Repeat the entire listing exactly as written.

▸ Supplied data
•••

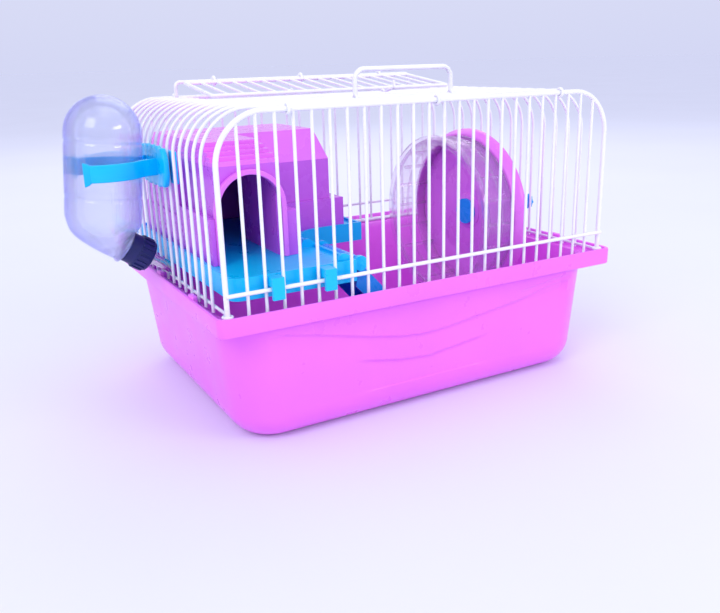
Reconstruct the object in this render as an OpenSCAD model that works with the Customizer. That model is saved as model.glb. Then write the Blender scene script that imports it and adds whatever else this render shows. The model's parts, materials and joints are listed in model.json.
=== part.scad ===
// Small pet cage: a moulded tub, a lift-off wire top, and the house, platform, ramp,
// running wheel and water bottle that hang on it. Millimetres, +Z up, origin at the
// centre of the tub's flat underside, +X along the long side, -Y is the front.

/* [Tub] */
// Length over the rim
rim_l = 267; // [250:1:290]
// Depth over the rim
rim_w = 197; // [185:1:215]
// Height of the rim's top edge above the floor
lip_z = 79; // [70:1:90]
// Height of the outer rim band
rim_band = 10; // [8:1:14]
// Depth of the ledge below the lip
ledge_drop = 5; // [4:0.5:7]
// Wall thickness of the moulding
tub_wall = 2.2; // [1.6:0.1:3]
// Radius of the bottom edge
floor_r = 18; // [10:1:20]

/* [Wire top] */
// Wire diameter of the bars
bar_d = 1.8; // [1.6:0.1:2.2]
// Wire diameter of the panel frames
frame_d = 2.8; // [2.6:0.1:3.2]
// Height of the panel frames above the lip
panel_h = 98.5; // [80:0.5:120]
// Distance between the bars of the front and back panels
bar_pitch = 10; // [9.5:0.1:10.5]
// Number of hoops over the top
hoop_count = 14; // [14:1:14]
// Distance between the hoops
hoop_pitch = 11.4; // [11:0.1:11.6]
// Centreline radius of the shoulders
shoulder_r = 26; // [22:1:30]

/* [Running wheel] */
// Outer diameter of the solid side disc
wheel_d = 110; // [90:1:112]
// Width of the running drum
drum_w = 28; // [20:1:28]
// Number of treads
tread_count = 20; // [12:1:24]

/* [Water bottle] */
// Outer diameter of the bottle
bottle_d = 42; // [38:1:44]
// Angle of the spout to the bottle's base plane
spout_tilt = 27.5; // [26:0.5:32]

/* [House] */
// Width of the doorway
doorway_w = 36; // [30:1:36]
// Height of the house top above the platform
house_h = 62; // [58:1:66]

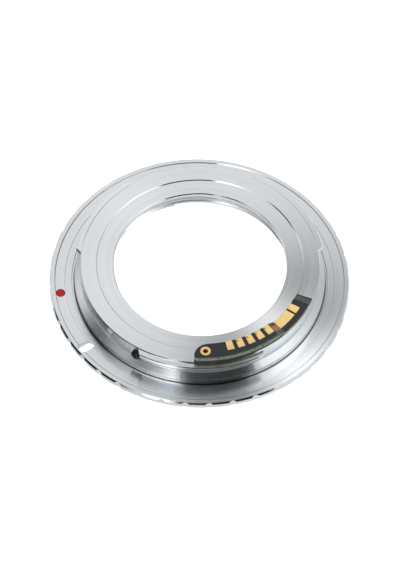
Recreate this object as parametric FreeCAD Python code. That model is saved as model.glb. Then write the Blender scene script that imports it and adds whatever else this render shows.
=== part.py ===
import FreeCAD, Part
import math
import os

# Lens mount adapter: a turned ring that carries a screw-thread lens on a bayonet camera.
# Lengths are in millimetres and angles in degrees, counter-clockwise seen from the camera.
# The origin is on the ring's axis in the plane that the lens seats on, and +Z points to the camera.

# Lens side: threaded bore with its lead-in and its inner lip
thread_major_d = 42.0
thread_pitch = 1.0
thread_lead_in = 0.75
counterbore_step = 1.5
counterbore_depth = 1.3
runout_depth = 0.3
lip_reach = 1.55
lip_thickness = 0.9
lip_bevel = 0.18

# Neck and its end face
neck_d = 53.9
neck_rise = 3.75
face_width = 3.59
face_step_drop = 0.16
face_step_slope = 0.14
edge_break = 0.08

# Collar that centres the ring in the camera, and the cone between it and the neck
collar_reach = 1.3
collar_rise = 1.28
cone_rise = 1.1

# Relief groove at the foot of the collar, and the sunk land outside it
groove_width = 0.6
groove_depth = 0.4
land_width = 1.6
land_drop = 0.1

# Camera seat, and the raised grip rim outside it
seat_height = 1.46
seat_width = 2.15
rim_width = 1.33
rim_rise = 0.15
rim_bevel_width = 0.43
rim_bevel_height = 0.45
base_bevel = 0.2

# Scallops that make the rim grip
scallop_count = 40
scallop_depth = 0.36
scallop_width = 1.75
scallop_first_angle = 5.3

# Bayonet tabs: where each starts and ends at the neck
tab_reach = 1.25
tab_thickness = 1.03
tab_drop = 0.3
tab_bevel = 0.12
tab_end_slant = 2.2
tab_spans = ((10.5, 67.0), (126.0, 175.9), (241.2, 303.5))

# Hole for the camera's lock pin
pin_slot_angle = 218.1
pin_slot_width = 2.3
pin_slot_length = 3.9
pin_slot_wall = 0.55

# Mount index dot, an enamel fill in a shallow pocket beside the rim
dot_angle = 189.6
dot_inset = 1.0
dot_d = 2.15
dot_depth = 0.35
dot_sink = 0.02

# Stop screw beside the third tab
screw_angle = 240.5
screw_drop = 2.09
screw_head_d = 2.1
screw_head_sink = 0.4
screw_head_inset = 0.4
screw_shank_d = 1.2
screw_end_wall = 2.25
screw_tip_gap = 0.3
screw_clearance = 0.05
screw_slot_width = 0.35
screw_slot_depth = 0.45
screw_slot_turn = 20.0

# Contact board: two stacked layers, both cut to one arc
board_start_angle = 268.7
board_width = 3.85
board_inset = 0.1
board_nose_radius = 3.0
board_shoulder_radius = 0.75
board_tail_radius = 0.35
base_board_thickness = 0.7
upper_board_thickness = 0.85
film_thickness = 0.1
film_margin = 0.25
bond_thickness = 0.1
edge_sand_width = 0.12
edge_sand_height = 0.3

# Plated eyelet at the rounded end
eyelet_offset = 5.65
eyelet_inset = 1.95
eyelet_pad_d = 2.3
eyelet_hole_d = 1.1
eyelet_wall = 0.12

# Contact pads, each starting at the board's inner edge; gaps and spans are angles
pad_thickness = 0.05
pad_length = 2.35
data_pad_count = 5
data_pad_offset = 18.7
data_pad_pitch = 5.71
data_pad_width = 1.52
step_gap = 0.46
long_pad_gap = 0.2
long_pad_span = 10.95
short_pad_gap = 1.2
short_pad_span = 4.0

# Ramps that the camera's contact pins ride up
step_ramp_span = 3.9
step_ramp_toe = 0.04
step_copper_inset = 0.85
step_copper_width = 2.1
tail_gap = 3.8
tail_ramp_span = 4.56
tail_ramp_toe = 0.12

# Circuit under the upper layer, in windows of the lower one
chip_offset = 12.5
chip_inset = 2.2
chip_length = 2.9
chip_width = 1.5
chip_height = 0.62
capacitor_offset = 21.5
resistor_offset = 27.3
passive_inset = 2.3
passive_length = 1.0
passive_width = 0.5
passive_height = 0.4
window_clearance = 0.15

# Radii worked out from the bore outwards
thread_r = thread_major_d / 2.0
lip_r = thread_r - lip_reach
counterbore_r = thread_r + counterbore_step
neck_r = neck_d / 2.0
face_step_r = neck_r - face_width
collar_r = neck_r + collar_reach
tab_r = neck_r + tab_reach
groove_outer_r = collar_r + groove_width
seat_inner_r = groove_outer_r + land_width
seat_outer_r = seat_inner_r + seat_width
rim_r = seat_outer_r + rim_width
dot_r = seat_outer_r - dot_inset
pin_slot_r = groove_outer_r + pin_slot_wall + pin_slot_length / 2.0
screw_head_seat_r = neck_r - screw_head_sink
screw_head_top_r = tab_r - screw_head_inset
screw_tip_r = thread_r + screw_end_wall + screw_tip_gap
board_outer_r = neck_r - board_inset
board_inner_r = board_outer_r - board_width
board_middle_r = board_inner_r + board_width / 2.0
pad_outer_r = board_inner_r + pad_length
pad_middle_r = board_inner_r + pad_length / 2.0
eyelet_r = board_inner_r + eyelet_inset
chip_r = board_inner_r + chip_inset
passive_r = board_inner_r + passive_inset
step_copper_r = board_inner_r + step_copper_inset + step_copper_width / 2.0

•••

▸ Answer for this exercise
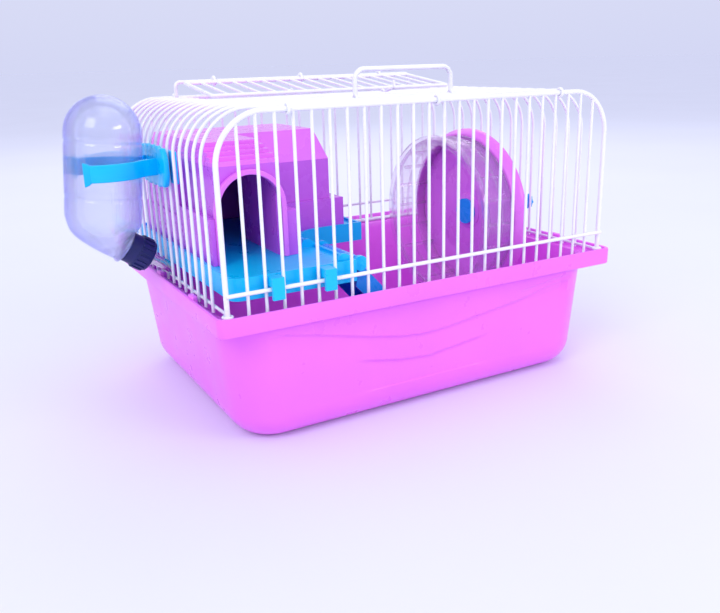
Reconstruct the object in this render as an OpenSCAD model that works with the Customizer. That model is saved as model.glb. Then write the Blender scene script that imports it and adds whatever else this render shows. The model's parts, materials and joints are listed in model.json.
=== part.scad ===
// Small pet cage: a moulded tub, a lift-off wire top, and the house, platform, ramp,
// running wheel and water bottle that hang on it. Millimetres, +Z up, origin at the
// centre of the tub's flat underside, +X along the long side, -Y is the front.

/* [Tub] */
// Length over the rim
rim_l = 267; // [250:1:290]
// Depth over the rim
rim_w = 197; // [185:1:215]
// Height of the rim's top edge above the floor
lip_z = 79; // [70:1:90]
// Height of the outer rim band
rim_band = 10; // [8:1:14]
// Depth of the ledge below the lip
ledge_drop = 5; // [4:0.5:7]
// Wall thickness of the moulding
tub_wall = 2.2; // [1.6:0.1:3]
// Radius of the bottom edge
floor_r = 18; // [10:1:20]

/* [Wire top] */
// Wire diameter of the bars
bar_d = 1.8; // [1.6:0.1:2.2]
// Wire diameter of the panel frames
frame_d = 2.8; // [2.6:0.1:3.2]
// Height of the panel frames above the lip
panel_h = 98.5; // [80:0.5:120]
// Distance between the bars of the front and back panels
bar_pitch = 10; // [9.5:0.1:10.5]
// Number of hoops over the top
hoop_count = 14; // [14:1:14]
// Distance between the hoops
hoop_pitch = 11.4; // [11:0.1:11.6]
// Centreline radius of the shoulders
shoulder_r = 26; // [22:1:30]

/* [Running wheel] */
// Outer diameter of the solid side disc
wheel_d = 110; // [90:1:112]
// Width of the running drum
drum_w = 28; // [20:1:28]
// Number of treads
tread_count = 20; // [12:1:24]

/* [Water bottle] */
// Outer diameter of the bottle
bottle_d = 42; // [38:1:44]
// Angle of the spout to the bottle's base plane
spout_tilt = 27.5; // [26:0.5:32]

/* [House] */
// Width of the doorway
doorway_w = 36; // [30:1:36]
// Height of the house top above the platform
house_h = 62; // [58:1:66]

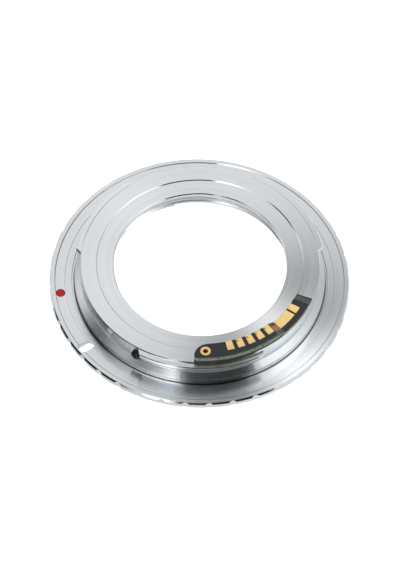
Recreate this object as parametric FreeCAD Python code. That model is saved as model.glb. Then write the Blender scene script that imports it and adds whatever else this render shows.
=== part.py ===
import FreeCAD, Part
import math
import os

# Lens mount adapter: a turned ring that carries a screw-thread lens on a bayonet camera.
# Lengths are in millimetres and angles in degrees, counter-clockwise seen from the camera.
# The origin is on the ring's axis in the plane that the lens seats on, and +Z points to the camera.

# Lens side: threaded bore with its lead-in and its inner lip
thread_major_d = 42.0
thread_pitch = 1.0
thread_lead_in = 0.75
counterbore_step = 1.5
counterbore_depth = 1.3
runout_depth = 0.3
lip_reach = 1.55
lip_thickness = 0.9
lip_bevel = 0.18

# Neck and its end face
neck_d = 53.9
neck_rise = 3.75
face_width = 3.59
face_step_drop = 0.16
face_step_slope = 0.14
edge_break = 0.08

# Collar that centres the ring in the camera, and the cone between it and the neck
collar_reach = 1.3
collar_rise = 1.28
cone_rise = 1.1

# Relief groove at the foot of the collar, and the sunk land outside it
groove_width = 0.6
groove_depth = 0.4
land_width = 1.6
land_drop = 0.1

# Camera seat, and the raised grip rim outside it
seat_height = 1.46
seat_width = 2.15
rim_width = 1.33
rim_rise = 0.15
rim_bevel_width = 0.43
rim_bevel_height = 0.45
base_bevel = 0.2

# Scallops that make the rim grip
scallop_count = 40
scallop_depth = 0.36
scallop_width = 1.75
scallop_first_angle = 5.3

# Bayonet tabs: where each starts and ends at the neck
tab_reach = 1.25
tab_thickness = 1.03
tab_drop = 0.3
tab_bevel = 0.12
tab_end_slant = 2.2
tab_spans = ((10.5, 67.0), (126.0, 175.9), (241.2, 303.5))

# Hole for the camera's lock pin
pin_slot_angle = 218.1
pin_slot_width = 2.3
pin_slot_length = 3.9
pin_slot_wall = 0.55

# Mount index dot, an enamel fill in a shallow pocket beside the rim
dot_angle = 189.6
dot_inset = 1.0
dot_d = 2.15
dot_depth = 0.35
dot_sink = 0.02

# Stop screw beside the third tab
screw_angle = 240.5
screw_drop = 2.09
screw_head_d = 2.1
screw_head_sink = 0.4
screw_head_inset = 0.4
screw_shank_d = 1.2
screw_end_wall = 2.25
screw_tip_gap = 0.3
screw_clearance = 0.05
screw_slot_width = 0.35
screw_slot_depth = 0.45
screw_slot_turn = 20.0

# Contact board: two stacked layers, both cut to one arc
board_start_angle = 268.7
board_width = 3.85
board_inset = 0.1
board_nose_radius = 3.0
board_shoulder_radius = 0.75
board_tail_radius = 0.35
base_board_thickness = 0.7
upper_board_thickness = 0.85
film_thickness = 0.1
film_margin = 0.25
bond_thickness = 0.1
edge_sand_width = 0.12
edge_sand_height = 0.3

# Plated eyelet at the rounded end
eyelet_offset = 5.65
eyelet_inset = 1.95
eyelet_pad_d = 2.3
eyelet_hole_d = 1.1
eyelet_wall = 0.12

# Contact pads, each starting at the board's inner edge; gaps and spans are angles
pad_thickness = 0.05
pad_length = 2.35
data_pad_count = 5
data_pad_offset = 18.7
data_pad_pitch = 5.71
data_pad_width = 1.52
step_gap = 0.46
long_pad_gap = 0.2
long_pad_span = 10.95
short_pad_gap = 1.2
short_pad_span = 4.0

# Ramps that the camera's contact pins ride up
step_ramp_span = 3.9
step_ramp_toe = 0.04
step_copper_inset = 0.85
step_copper_width = 2.1
tail_gap = 3.8
tail_ramp_span = 4.56
tail_ramp_toe = 0.12

# Circuit under the upper layer, in windows of the lower one
chip_offset = 12.5
chip_inset = 2.2
chip_length = 2.9
chip_width = 1.5
chip_height = 0.62
capacitor_offset = 21.5
resistor_offset = 27.3
passive_inset = 2.3
passive_length = 1.0
passive_width = 0.5
passive_height = 0.4
window_clearance = 0.15

# Radii worked out from the bore outwards
thread_r = thread_major_d / 2.0
lip_r = thread_r - lip_reach
counterbore_r = thread_r + counterbore_step
neck_r = neck_d / 2.0
face_step_r = neck_r - face_width
collar_r = neck_r + collar_reach
tab_r = neck_r + tab_reach
groove_outer_r = collar_r + groove_width
seat_inner_r = groove_outer_r + land_width
seat_outer_r = seat_inner_r + seat_width
rim_r = seat_outer_r + rim_width
dot_r = seat_outer_r - dot_inset
pin_slot_r = groove_outer_r + pin_slot_wall + pin_slot_length / 2.0
screw_head_seat_r = neck_r - screw_head_sink
screw_head_top_r = tab_r - screw_head_inset
screw_tip_r = thread_r + screw_end_wall + screw_tip_gap
board_outer_r = neck_r - board_inset
board_inner_r = board_outer_r - board_width
board_middle_r = board_inner_r + board_width / 2.0
pad_outer_r = board_inner_r + pad_length
pad_middle_r = board_inner_r + pad_length / 2.0
eyelet_r = board_inner_r + eyelet_inset
chip_r = board_inner_r + chip_inset
passive_r = board_inner_r + passive_inset
step_copper_r = board_inner_r + step_copper_inset + step_copper_width / 2.0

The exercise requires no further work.